The exercise
Give the data below again, word for word.
▽
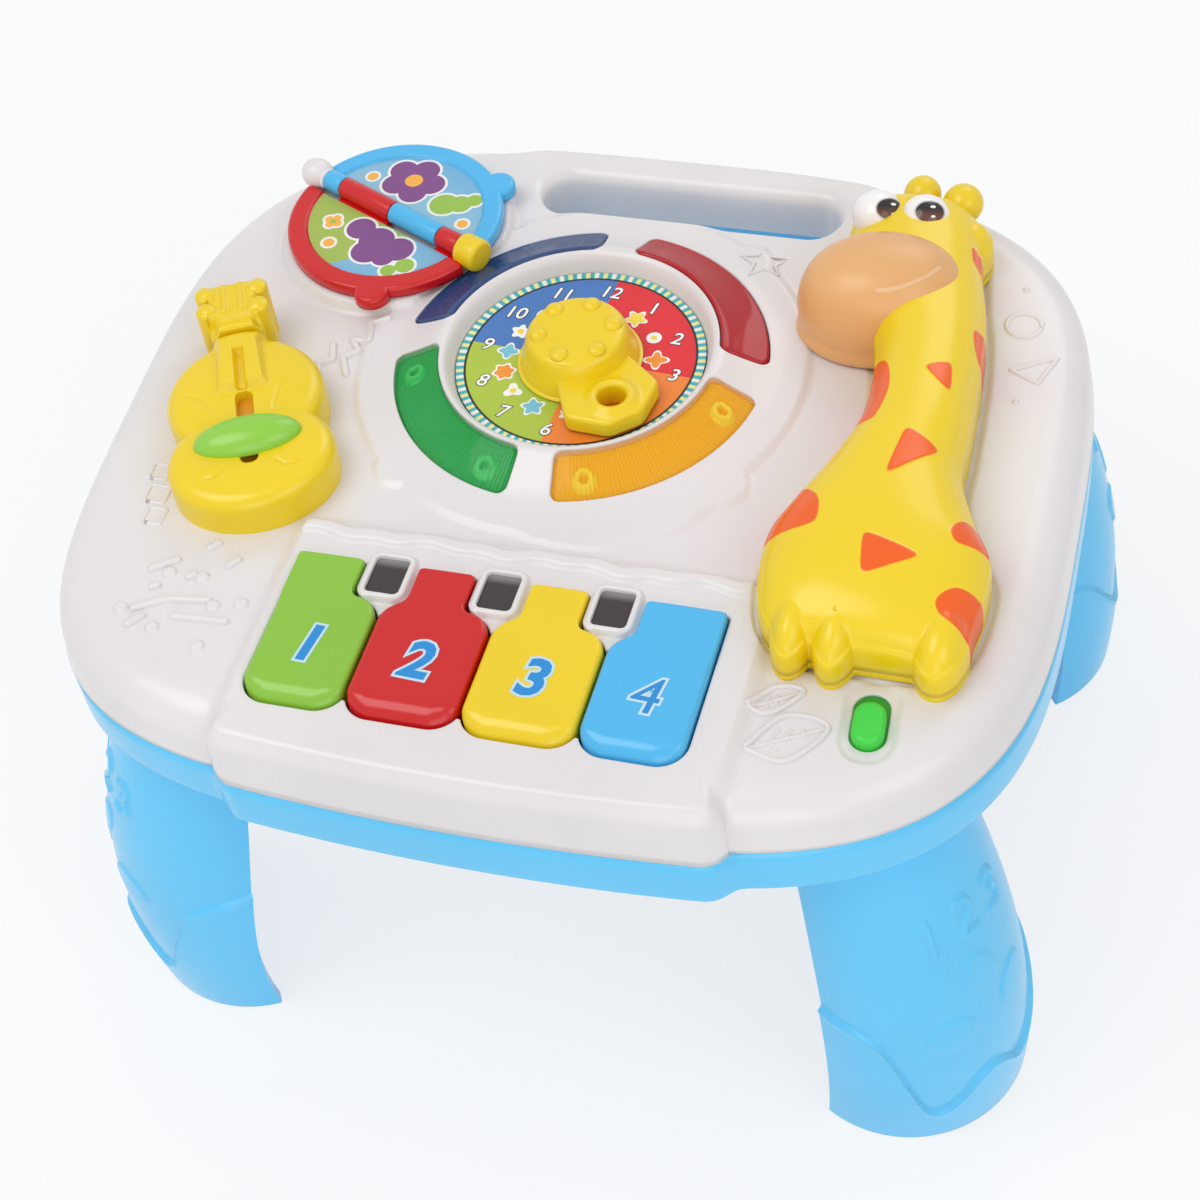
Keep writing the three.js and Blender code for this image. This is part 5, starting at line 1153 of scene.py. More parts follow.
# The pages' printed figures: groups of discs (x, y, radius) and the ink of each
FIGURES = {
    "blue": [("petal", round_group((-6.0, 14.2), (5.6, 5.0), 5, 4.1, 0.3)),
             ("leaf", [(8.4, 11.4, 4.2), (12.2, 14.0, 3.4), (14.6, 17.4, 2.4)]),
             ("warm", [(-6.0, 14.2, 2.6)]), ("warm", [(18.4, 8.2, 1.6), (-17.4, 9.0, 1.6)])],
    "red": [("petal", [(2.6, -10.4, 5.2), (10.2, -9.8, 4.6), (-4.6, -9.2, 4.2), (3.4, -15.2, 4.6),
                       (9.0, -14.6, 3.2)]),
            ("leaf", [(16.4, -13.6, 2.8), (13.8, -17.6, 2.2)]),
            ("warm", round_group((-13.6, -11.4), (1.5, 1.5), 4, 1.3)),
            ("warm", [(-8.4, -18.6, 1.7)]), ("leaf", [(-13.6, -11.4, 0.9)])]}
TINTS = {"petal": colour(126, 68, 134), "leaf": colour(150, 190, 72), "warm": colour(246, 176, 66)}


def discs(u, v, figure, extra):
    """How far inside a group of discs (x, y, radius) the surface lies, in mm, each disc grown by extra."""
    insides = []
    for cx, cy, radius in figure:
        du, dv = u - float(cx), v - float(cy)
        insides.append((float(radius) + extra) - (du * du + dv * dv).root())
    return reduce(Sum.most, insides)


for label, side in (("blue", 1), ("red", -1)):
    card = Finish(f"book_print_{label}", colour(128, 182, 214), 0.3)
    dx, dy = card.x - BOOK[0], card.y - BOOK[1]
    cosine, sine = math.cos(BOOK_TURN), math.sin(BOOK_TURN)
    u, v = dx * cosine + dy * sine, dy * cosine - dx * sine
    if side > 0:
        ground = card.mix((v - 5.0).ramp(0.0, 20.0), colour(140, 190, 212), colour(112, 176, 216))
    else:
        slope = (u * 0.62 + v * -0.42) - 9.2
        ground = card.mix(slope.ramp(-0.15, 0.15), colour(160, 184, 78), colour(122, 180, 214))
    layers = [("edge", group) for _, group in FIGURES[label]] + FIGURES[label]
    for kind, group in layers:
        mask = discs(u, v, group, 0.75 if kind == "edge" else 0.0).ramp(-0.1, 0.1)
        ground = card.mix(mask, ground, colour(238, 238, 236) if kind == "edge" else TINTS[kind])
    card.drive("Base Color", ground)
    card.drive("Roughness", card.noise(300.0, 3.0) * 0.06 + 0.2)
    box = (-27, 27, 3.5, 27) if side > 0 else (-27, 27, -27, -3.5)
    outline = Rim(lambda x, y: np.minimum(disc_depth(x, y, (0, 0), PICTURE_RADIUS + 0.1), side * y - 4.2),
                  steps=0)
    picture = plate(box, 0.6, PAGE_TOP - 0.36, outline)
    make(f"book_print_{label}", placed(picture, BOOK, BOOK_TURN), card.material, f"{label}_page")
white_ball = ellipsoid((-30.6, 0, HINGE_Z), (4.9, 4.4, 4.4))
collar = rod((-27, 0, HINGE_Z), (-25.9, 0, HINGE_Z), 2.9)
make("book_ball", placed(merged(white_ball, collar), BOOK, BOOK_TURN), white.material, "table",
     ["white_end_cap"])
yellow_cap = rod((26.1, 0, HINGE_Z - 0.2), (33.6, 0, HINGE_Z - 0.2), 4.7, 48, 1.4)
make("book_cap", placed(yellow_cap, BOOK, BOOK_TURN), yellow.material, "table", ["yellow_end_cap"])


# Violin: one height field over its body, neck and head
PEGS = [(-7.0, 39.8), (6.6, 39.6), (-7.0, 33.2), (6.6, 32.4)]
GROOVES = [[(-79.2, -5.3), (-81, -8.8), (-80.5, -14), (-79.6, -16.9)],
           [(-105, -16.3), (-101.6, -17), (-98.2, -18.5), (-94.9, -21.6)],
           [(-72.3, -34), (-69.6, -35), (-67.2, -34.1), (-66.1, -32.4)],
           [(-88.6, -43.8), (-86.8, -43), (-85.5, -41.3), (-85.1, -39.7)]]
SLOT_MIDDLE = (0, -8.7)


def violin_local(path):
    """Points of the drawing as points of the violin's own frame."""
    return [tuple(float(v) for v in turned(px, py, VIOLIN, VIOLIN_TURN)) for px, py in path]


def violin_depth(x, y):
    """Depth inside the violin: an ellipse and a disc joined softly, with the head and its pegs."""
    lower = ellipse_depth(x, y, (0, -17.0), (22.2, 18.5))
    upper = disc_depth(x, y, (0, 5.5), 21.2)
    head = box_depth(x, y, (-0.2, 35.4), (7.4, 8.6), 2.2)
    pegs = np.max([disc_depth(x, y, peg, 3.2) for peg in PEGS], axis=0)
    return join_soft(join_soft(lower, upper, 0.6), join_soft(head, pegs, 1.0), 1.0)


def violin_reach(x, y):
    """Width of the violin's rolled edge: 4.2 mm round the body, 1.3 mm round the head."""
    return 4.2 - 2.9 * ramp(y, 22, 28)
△
Answer to this task
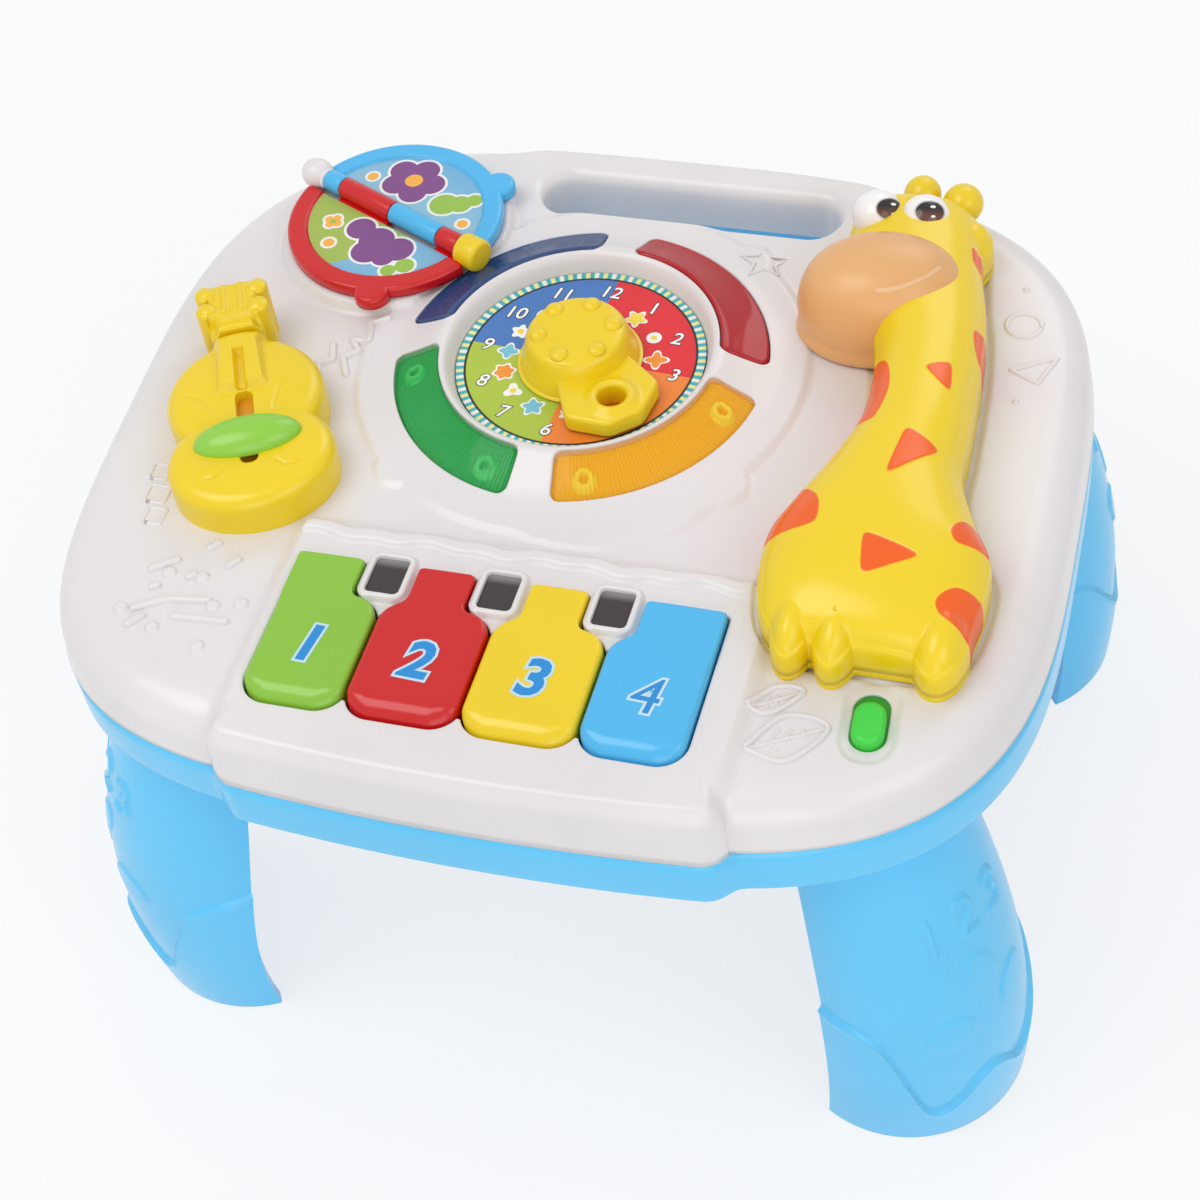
Keep writing the three.js and Blender code for this image. This is part 5, starting at line 1153 of scene.py. More parts follow.
# The pages' printed figures: groups of discs (x, y, radius) and the ink of each
FIGURES = {
    "blue": [("petal", round_group((-6.0, 14.2), (5.6, 5.0), 5, 4.1, 0.3)),
             ("leaf", [(8.4, 11.4, 4.2), (12.2, 14.0, 3.4), (14.6, 17.4, 2.4)]),
             ("warm", [(-6.0, 14.2, 2.6)]), ("warm", [(18.4, 8.2, 1.6), (-17.4, 9.0, 1.6)])],
    "red": [("petal", [(2.6, -10.4, 5.2), (10.2, -9.8, 4.6), (-4.6, -9.2, 4.2), (3.4, -15.2, 4.6),
                       (9.0, -14.6, 3.2)]),
            ("leaf", [(16.4, -13.6, 2.8), (13.8, -17.6, 2.2)]),
            ("warm", round_group((-13.6, -11.4), (1.5, 1.5), 4, 1.3)),
            ("warm", [(-8.4, -18.6, 1.7)]), ("leaf", [(-13.6, -11.4, 0.9)])]}
TINTS = {"petal": colour(126, 68, 134), "leaf": colour(150, 190, 72), "warm": colour(246, 176, 66)}


def discs(u, v, figure, extra):
    """How far inside a group of discs (x, y, radius) the surface lies, in mm, each disc grown by extra."""
    insides = []
    for cx, cy, radius in figure:
        du, dv = u - float(cx), v - float(cy)
        insides.append((float(radius) + extra) - (du * du + dv * dv).root())
    return reduce(Sum.most, insides)


for label, side in (("blue", 1), ("red", -1)):
    card = Finish(f"book_print_{label}", colour(128, 182, 214), 0.3)
    dx, dy = card.x - BOOK[0], card.y - BOOK[1]
    cosine, sine = math.cos(BOOK_TURN), math.sin(BOOK_TURN)
    u, v = dx * cosine + dy * sine, dy * cosine - dx * sine
    if side > 0:
        ground = card.mix((v - 5.0).ramp(0.0, 20.0), colour(140, 190, 212), colour(112, 176, 216))
    else:
        slope = (u * 0.62 + v * -0.42) - 9.2
        ground = card.mix(slope.ramp(-0.15, 0.15), colour(160, 184, 78), colour(122, 180, 214))
    layers = [("edge", group) for _, group in FIGURES[label]] + FIGURES[label]
    for kind, group in layers:
        mask = discs(u, v, group, 0.75 if kind == "edge" else 0.0).ramp(-0.1, 0.1)
        ground = card.mix(mask, ground, colour(238, 238, 236) if kind == "edge" else TINTS[kind])
    card.drive("Base Color", ground)
    card.drive("Roughness", card.noise(300.0, 3.0) * 0.06 + 0.2)
    box = (-27, 27, 3.5, 27) if side > 0 else (-27, 27, -27, -3.5)
    outline = Rim(lambda x, y: np.minimum(disc_depth(x, y, (0, 0), PICTURE_RADIUS + 0.1), side * y - 4.2),
                  steps=0)
    picture = plate(box, 0.6, PAGE_TOP - 0.36, outline)
    make(f"book_print_{label}", placed(picture, BOOK, BOOK_TURN), card.material, f"{label}_page")
white_ball = ellipsoid((-30.6, 0, HINGE_Z), (4.9, 4.4, 4.4))
collar = rod((-27, 0, HINGE_Z), (-25.9, 0, HINGE_Z), 2.9)
make("book_ball", placed(merged(white_ball, collar), BOOK, BOOK_TURN), white.material, "table",
     ["white_end_cap"])
yellow_cap = rod((26.1, 0, HINGE_Z - 0.2), (33.6, 0, HINGE_Z - 0.2), 4.7, 48, 1.4)
make("book_cap", placed(yellow_cap, BOOK, BOOK_TURN), yellow.material, "table", ["yellow_end_cap"])


# Violin: one height field over its body, neck and head
PEGS = [(-7.0, 39.8), (6.6, 39.6), (-7.0, 33.2), (6.6, 32.4)]
GROOVES = [[(-79.2, -5.3), (-81, -8.8), (-80.5, -14), (-79.6, -16.9)],
           [(-105, -16.3), (-101.6, -17), (-98.2, -18.5), (-94.9, -21.6)],
           [(-72.3, -34), (-69.6, -35), (-67.2, -34.1), (-66.1, -32.4)],
           [(-88.6, -43.8), (-86.8, -43), (-85.5, -41.3), (-85.1, -39.7)]]
SLOT_MIDDLE = (0, -8.7)


def violin_local(path):
    """Points of the drawing as points of the violin's own frame."""
    return [tuple(float(v) for v in turned(px, py, VIOLIN, VIOLIN_TURN)) for px, py in path]


def violin_depth(x, y):
    """Depth inside the violin: an ellipse and a disc joined softly, with the head and its pegs."""
    lower = ellipse_depth(x, y, (0, -17.0), (22.2, 18.5))
    upper = disc_depth(x, y, (0, 5.5), 21.2)
    head = box_depth(x, y, (-0.2, 35.4), (7.4, 8.6), 2.2)
    pegs = np.max([disc_depth(x, y, peg, 3.2) for peg in PEGS], axis=0)
    return join_soft(join_soft(lower, upper, 0.6), join_soft(head, pegs, 1.0), 1.0)


def violin_reach(x, y):
    """Width of the violin's rolled edge: 4.2 mm round the body, 1.3 mm round the head."""
    return 4.2 - 2.9 * ramp(y, 22, 28)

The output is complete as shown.